Interpreters are not merely translating words between people for the record of the court, but rather are tasked with finding equivalence between two languages and two cultures in the case of English and an African language. The legal terminology that court interpreters require suggests the need for appropriate academic qualifications and training which are presently lacking.
Police as transpreters (translators + interpreters)
The English language of record policy and the South African Police service language policy dictate that police officers need no language qualifications, competencies or training. Yet they are required to record statements in English where complainants are more than often not English mother tongue speakers.
Police officers are therefore interpreting between themselves and complainants and then translating into English for the written statement – acting as a transpreter without the requisite knowledge or qualifications. There are instances where police officers suffer linguistic prejudice, where English vocabulary fails them – as in the case of the state witness and the interpreter in the Meyiwa trial.
A way forward
The first aspect that needs urgent attention and revision is the monolingual language of record policy for courts.
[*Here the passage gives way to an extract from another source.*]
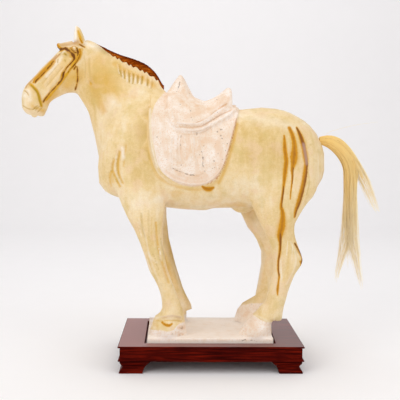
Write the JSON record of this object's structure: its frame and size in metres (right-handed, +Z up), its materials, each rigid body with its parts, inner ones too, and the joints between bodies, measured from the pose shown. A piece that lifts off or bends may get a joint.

It needs to include all official languages on the basis of provincial language demographics to ensure practicality.
Secondly, to empower legal practitioners, judicial officers and police officers through training programmes and other language qualifications. Legislation and policies need to be more inclusive, fostering a multilingual rather than a monolingual approach.
These require the facilitation of forensic and legal linguists to assist government and the judiciary with the aid of new technologies formulated by forensic linguists.
Furthermore, forensic linguists can assist in the retraining of legal practitioners, judicial officers and interpreters to be more mindful of the language complexities in courtroom discourse. The research has been conducted by forensic and legal linguists, with the next step being the implementation of these strategies.